## Information supplied
>>

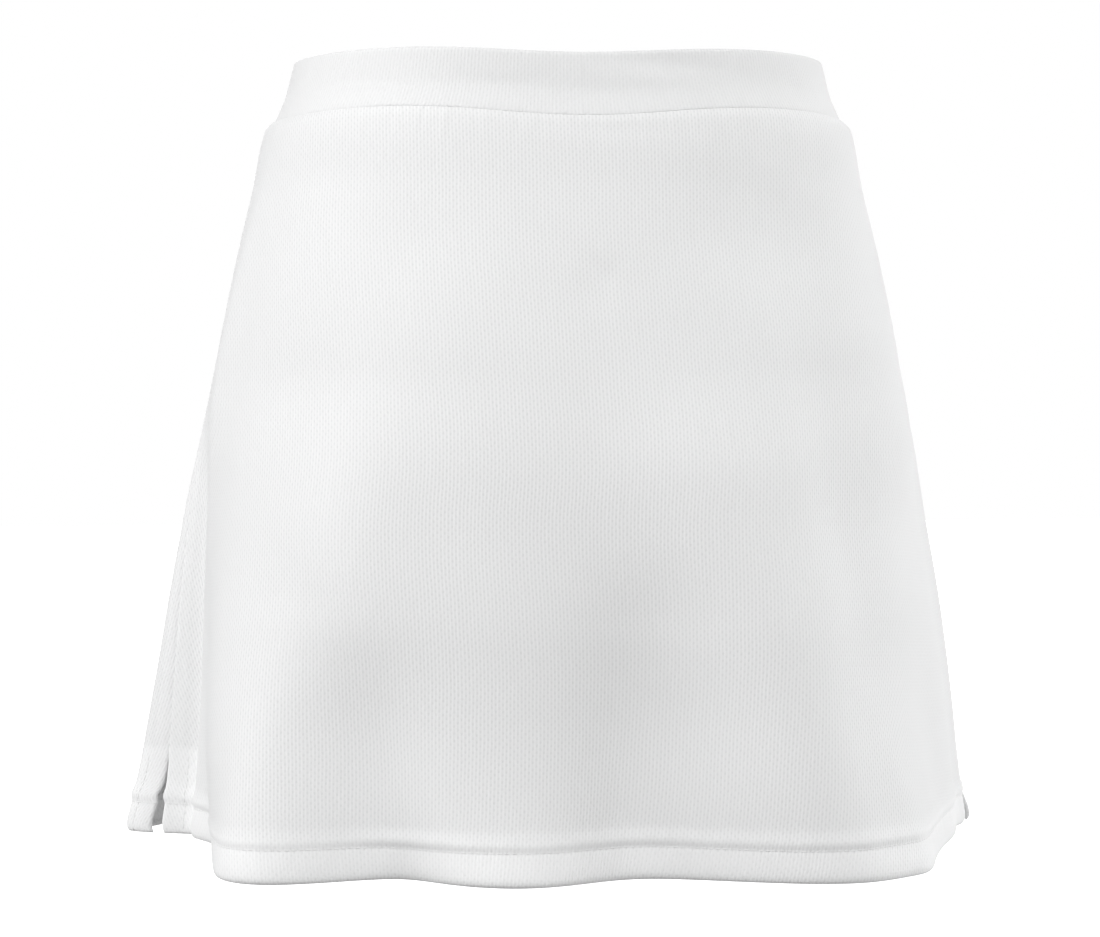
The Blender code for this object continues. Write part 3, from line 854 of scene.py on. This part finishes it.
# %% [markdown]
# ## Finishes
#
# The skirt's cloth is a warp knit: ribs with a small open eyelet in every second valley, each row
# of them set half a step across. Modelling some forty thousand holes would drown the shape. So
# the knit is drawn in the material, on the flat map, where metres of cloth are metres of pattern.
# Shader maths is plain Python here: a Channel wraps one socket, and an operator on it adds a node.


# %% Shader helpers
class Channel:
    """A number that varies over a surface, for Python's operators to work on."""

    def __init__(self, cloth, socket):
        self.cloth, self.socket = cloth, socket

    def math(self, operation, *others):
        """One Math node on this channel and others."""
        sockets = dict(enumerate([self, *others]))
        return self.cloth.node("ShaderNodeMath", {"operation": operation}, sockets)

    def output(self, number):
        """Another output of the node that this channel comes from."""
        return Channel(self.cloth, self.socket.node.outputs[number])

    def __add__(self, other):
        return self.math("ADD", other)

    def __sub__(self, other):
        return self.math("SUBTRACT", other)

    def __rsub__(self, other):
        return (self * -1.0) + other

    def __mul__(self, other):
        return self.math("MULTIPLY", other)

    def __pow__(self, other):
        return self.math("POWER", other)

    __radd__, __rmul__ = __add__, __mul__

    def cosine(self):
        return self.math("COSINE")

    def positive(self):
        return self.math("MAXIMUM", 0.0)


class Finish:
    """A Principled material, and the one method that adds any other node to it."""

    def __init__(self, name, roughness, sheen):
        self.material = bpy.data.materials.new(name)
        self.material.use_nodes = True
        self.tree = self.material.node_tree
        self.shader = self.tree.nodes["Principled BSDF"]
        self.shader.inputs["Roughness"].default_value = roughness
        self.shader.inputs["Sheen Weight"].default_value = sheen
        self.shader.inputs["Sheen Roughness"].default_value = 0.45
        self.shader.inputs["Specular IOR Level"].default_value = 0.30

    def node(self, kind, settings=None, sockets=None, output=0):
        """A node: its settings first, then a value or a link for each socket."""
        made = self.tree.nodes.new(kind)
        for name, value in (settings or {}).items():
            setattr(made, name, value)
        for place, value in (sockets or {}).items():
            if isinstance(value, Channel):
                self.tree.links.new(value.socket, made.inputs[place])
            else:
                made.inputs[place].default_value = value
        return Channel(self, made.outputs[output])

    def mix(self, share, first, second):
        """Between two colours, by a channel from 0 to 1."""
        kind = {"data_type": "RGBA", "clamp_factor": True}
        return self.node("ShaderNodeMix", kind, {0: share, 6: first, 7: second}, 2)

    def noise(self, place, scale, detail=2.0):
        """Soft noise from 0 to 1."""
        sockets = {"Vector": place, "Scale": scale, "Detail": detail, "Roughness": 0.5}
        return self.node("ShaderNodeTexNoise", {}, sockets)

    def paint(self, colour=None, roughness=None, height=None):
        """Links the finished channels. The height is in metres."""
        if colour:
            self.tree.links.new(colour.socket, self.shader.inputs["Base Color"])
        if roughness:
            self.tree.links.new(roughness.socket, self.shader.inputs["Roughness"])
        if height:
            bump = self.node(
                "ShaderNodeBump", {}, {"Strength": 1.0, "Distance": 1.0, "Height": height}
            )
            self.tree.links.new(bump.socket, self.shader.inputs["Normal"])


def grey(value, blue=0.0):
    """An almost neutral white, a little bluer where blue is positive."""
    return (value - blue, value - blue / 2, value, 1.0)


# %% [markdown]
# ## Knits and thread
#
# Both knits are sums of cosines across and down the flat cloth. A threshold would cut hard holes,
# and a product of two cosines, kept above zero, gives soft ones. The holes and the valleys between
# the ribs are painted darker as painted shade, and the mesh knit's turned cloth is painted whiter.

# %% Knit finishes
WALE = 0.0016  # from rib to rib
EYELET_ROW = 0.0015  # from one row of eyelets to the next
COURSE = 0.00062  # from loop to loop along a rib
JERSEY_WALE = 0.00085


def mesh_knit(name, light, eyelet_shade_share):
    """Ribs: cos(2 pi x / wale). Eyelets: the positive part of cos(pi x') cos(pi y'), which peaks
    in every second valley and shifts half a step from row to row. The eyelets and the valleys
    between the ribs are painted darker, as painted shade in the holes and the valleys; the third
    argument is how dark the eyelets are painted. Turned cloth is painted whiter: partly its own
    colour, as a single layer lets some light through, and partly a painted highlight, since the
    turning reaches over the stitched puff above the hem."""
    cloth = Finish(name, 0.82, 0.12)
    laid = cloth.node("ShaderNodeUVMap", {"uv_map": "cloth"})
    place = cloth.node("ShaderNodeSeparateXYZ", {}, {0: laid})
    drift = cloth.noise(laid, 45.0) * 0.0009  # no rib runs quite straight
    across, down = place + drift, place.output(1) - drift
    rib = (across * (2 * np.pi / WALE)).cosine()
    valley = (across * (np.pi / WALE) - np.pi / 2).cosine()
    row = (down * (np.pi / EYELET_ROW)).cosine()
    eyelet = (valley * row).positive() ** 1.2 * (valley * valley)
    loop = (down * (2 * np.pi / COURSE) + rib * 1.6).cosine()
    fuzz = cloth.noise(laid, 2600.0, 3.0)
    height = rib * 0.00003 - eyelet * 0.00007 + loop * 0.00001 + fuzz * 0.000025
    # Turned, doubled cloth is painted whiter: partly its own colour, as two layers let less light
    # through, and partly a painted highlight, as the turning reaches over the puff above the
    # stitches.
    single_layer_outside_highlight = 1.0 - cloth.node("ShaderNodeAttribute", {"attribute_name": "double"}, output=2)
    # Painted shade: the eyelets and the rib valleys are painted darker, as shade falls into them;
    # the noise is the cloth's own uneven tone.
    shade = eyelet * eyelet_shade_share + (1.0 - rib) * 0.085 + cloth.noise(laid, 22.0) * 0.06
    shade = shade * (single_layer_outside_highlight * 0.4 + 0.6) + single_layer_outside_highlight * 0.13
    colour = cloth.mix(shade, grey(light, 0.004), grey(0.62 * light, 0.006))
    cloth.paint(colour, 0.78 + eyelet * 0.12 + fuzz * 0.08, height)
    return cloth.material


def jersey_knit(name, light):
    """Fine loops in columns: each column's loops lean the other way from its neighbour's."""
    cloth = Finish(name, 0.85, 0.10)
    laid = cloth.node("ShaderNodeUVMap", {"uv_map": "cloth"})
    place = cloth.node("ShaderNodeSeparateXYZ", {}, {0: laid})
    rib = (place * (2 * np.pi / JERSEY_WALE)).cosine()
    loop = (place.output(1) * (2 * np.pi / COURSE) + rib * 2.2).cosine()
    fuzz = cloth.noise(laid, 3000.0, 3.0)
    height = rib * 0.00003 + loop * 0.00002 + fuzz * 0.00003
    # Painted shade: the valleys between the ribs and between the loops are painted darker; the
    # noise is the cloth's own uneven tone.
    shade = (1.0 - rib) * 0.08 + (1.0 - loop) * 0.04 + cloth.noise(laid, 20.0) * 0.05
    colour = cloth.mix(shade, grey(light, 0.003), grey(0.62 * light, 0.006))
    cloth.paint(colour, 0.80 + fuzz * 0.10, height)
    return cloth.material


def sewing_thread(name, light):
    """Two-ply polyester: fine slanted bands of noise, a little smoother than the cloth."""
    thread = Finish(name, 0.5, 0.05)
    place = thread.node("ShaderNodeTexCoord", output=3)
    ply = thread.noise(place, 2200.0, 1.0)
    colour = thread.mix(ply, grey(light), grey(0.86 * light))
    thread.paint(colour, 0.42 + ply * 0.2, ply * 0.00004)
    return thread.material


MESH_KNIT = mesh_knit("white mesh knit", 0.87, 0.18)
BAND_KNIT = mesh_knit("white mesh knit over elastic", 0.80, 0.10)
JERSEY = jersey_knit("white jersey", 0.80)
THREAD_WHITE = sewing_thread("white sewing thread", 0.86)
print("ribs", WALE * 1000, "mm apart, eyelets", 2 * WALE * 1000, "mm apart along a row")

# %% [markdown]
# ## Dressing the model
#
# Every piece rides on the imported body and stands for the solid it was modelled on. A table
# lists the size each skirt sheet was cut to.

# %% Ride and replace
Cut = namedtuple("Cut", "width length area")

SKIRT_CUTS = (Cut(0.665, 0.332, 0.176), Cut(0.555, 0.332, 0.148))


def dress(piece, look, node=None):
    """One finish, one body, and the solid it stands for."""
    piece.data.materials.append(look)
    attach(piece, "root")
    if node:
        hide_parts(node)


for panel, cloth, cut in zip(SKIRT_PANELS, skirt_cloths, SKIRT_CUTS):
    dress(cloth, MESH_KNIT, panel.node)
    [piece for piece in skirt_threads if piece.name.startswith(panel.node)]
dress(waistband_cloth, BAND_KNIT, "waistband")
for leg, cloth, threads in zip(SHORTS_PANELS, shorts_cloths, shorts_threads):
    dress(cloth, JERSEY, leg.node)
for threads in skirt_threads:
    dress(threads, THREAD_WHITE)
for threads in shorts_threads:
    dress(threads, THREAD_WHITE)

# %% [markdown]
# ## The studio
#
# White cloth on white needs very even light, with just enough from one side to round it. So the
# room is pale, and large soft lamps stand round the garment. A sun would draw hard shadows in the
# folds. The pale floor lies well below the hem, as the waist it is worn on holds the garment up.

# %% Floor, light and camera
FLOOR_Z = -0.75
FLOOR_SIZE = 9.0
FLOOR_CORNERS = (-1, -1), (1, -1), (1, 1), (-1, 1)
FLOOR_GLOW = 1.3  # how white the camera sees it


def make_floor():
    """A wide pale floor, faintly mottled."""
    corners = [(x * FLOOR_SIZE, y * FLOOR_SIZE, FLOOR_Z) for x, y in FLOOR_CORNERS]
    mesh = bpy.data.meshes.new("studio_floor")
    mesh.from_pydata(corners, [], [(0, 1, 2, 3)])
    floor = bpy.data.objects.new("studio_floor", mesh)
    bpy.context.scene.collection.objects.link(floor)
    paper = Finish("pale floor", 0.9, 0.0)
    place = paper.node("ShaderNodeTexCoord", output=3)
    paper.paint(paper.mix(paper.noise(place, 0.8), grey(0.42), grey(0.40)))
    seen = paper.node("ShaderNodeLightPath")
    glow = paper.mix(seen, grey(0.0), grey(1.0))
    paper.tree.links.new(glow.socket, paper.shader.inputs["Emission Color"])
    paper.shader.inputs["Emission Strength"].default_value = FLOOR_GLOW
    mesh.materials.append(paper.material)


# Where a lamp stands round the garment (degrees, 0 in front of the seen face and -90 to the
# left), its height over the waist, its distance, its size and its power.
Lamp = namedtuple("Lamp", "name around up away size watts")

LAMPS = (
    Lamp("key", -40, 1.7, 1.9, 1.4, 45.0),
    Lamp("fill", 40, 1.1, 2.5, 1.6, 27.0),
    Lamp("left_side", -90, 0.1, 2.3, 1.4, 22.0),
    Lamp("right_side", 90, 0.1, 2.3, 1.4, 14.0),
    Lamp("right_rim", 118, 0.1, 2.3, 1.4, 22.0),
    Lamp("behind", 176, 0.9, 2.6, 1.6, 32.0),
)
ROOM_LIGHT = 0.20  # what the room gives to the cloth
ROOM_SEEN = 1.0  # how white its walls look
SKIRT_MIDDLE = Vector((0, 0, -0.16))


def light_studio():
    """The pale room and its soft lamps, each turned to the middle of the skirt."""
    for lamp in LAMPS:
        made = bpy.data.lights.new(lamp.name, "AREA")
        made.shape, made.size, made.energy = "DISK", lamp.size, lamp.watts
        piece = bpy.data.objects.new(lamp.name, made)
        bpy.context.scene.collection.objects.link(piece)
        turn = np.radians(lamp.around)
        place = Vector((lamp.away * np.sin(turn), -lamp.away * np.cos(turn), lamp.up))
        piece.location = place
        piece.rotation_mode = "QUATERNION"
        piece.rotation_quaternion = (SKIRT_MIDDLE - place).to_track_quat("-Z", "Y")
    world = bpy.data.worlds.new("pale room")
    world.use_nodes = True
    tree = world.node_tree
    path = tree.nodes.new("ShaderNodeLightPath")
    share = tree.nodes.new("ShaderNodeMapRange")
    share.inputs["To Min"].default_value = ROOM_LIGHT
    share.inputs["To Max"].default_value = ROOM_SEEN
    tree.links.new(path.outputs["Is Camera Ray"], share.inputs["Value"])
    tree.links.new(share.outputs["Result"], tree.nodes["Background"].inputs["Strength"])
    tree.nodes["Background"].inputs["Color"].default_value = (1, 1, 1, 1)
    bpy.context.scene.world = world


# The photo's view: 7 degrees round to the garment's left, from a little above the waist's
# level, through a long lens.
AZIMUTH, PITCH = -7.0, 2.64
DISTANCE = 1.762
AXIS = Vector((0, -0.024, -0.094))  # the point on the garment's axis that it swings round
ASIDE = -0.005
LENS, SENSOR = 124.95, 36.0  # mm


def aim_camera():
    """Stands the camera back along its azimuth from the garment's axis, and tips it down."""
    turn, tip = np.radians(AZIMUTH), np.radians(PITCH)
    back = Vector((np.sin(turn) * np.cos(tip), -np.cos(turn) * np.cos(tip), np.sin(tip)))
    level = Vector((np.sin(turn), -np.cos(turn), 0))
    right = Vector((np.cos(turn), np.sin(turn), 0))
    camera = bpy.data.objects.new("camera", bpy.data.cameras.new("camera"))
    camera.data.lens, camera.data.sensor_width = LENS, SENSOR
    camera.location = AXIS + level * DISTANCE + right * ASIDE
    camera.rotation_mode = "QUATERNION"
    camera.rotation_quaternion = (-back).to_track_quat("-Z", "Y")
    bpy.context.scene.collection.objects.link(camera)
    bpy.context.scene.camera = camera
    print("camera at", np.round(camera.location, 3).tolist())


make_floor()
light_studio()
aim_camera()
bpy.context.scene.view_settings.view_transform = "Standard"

<<

## What you should do
Return each line with "scene".

## Answer in full
The Blender code for this object continues. Write part 3, from line 854 of scene.py on. This part finishes it.
    bpy.context.scene.collection.objects.link(floor)
        bpy.context.scene.collection.objects.link(piece)
    bpy.context.scene.world = world
    bpy.context.scene.collection.objects.link(camera)
    bpy.context.scene.camera = camera
bpy.context.scene.view_settings.view_transform = "Standard"